Créer des liens solides entre le PNCS et des groupes de petits agriculteurs est un des objectifs principaux du Ministère haïtien de l’Agriculture dans le but, à la fois, de lutter contre l’insécurité alimentaire et d’encourager la production locale. «C’est une des priorités du gouvernement», explique Michel Chancy, Secrétaire d’Etat haïtien à la production animale. «De cette façon, les cantines scolaires génèrent aussi des revenus. Le volume de ces achats est encore relativement faible, mais nous avons lancé la tendance et nous sommes déterminés à poursuivre cette politique d’achats locaux.» Dans le cadre du programme d’achat locaux du PAM, plus de 800 milles bouteilles de lait acheté auprès de petits agriculteurs ont été distribuées dans les écoles en 2011. Au cours des trois prochaines années, le PAM prévoit d’acheter quatre millions de bouteilles supplémentaires. Plusieurs dizaines de tonnes de maïs moulu ont également été achetées localement depuis le tremblement de terre.

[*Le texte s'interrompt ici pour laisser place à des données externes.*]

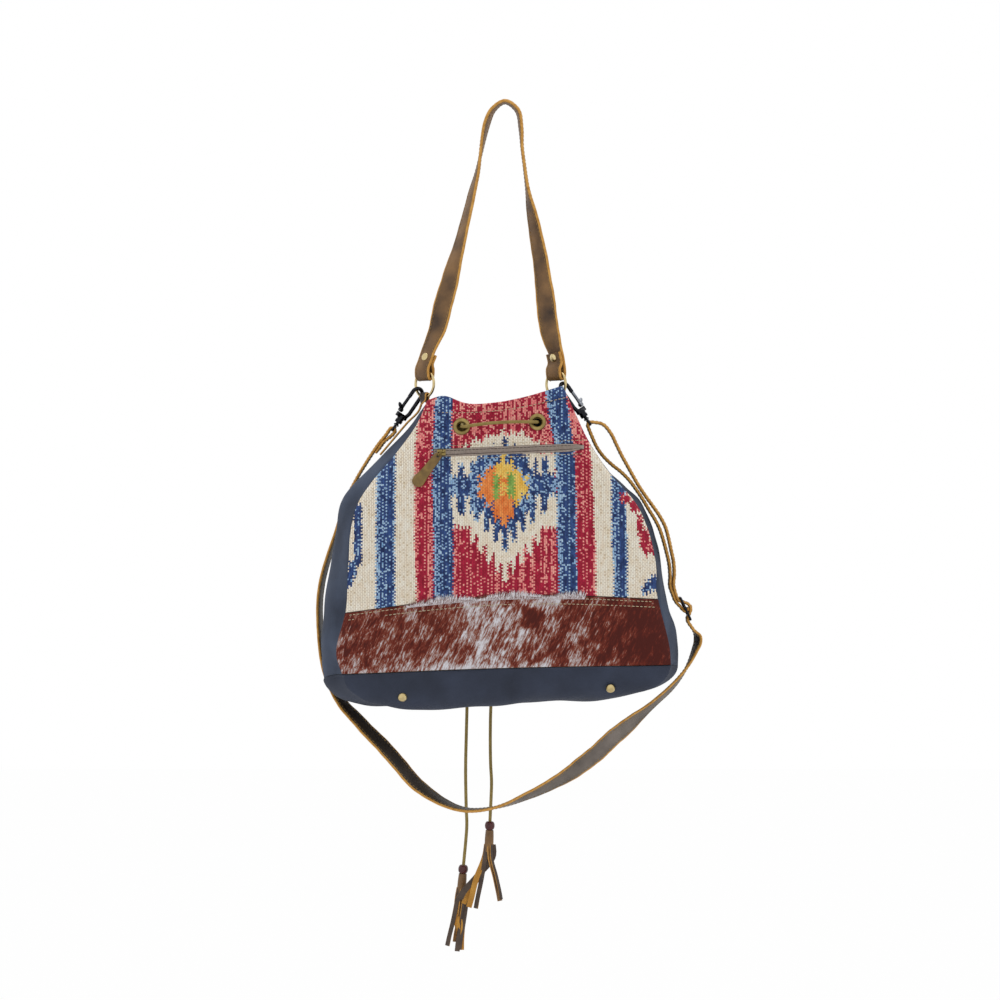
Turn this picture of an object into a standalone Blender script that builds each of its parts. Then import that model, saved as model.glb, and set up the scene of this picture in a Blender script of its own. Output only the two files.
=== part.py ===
"""Drawstring shoulder bag, hanging by its leather handle.

Metres, +Z up, seen from the front along +Y. The origin is the underside of the handle's
highest point, where a peg carries the bag.
"""
import math

import bmesh
import bpy
import numpy as np

MM = 0.001

# Cloth and leather thicknesses, from the outer face inwards
CLOTH = 2.0 * MM
POUCH_FACE = 2.9 * MM
POUCH_BACK = 4.6 * MM
LINING_FACE = 5.1 * MM
LINING_BACK = 6.3 * MM
HAIR = 0.6 * MM
SEAM_GAP = 0.0015
HOLE_CLEARANCE = 0.4 * MM
SEAT = 0.3 * MM

# The bag's walls, level by level from the mouth (0) to the base seam (1)
LEVELS = (0, 0.09, 0.19, 0.30, 0.37, 0.46, 0.58, 0.77, 0.93, 1)
LEFT_SEAM = np.array([
    (-86, -332), (-98, -357), (-119, -386), (-145, -417), (-159, -438),
    (-167, -465), (-170, -503), (-173, -559), (-182, -606), (-176, -625)]) * MM
RIGHT_SEAM = np.array([
    (64, -314), (77, -343), (92, -374), (117, -411), (140, -437),
    (154, -465), (163, -501), (165.5, -544), (178, -598), (179, -615)]) * MM
LEFT_FOLD = np.array([
    (-3, -4), (-12, -2), (-15.5, -1), (-19, -1), (-17, 0),
    (-17, -4), (-20, 0), (-27, 2), (-20, 8), (-23, -7)]) * MM
RIGHT_FOLD = np.array([
    (-2, -24), (-4, -9), (-4, -3), (6, 0), (7, 2),
    (7, 0), (8, 0), (14, -4), (13, 4), (11, -5)]) * MM
HALF_DEPTH = np.array([26, 28, 31, 36, 40, 43, 46, 50, 53, 54]) * MM
BELLY = np.array([8, 8, 8, 10, 11, 12, 13, 13, 11, 8]) * MM
ARCH = np.array([-9, -4, 2, 6, 8, 9, 10, 11, 6, 2]) * MM
BELLY_CROWN = (24, 24, 24, 24, 20, 16, 12, 9, 8, 8)
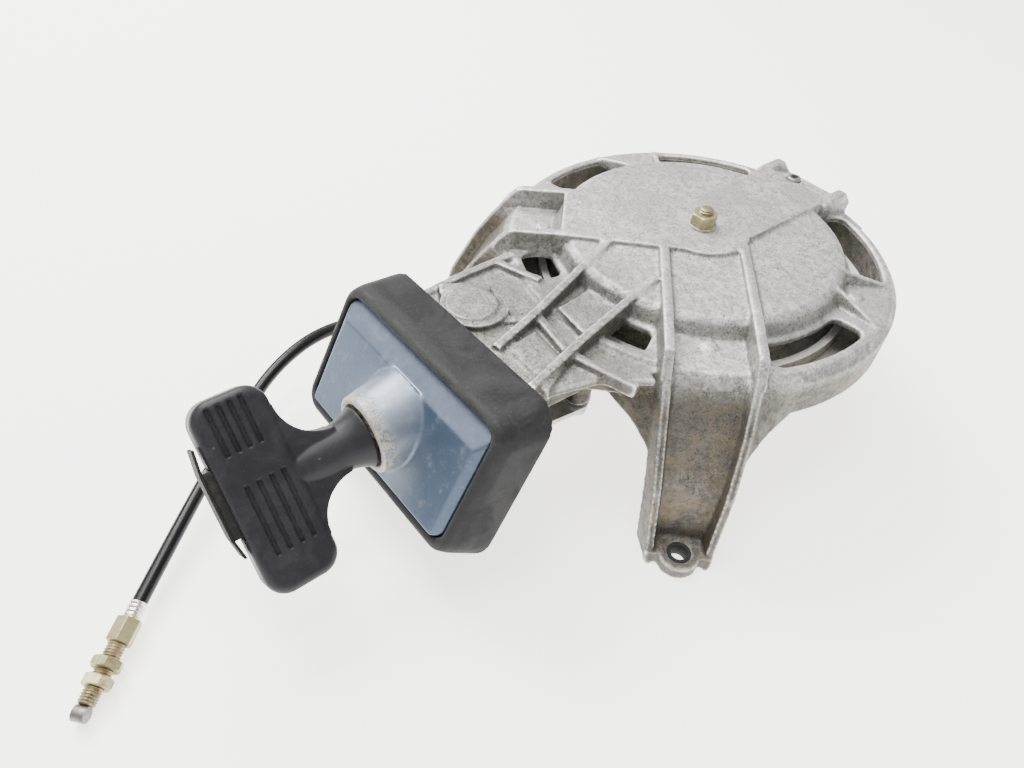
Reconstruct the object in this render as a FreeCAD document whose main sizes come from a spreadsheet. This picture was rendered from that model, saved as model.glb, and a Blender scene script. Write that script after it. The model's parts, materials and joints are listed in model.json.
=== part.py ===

Déjà dans les jours qui avaient immédiatement suivi le tremblement de terre, le PAM achetait une partie de l’aide alimentaire sur le marché local. Cette politique se poursuit avec succès puisque le dernier achat de riz haïtien du PAM s’est conclu à un prix beaucoup plus compétitif que par le passé. Cela prouve que ce mécanisme augmente la compétitivité des marchés, soutient la productivité et augmente les revenus des agriculteurs locaux. «C’est un bénéfice à long terme pour le pays», ajoute Myrta Kaulard. «Cela permet d’encourager la production agricole. Les paysans hésitent parfois à produire davantage parce qu’ils savent que l’accès aux marchés est souvent difficile en raison de leur isolement.»

Pour beaucoup d’Haïtiens, la persistance de l’insécurité alimentaire, qui touche 45% de la population, est bel et bien perçue comme une urgence. C’est la raison pour laquelle les autorités haïtiennes ont demandé au PAM de concentrer son intervention sur une série de programmes destinés à apporter une assistance alimentaire aux plus vulnérables et à soutenir les efforts de redressement du pays.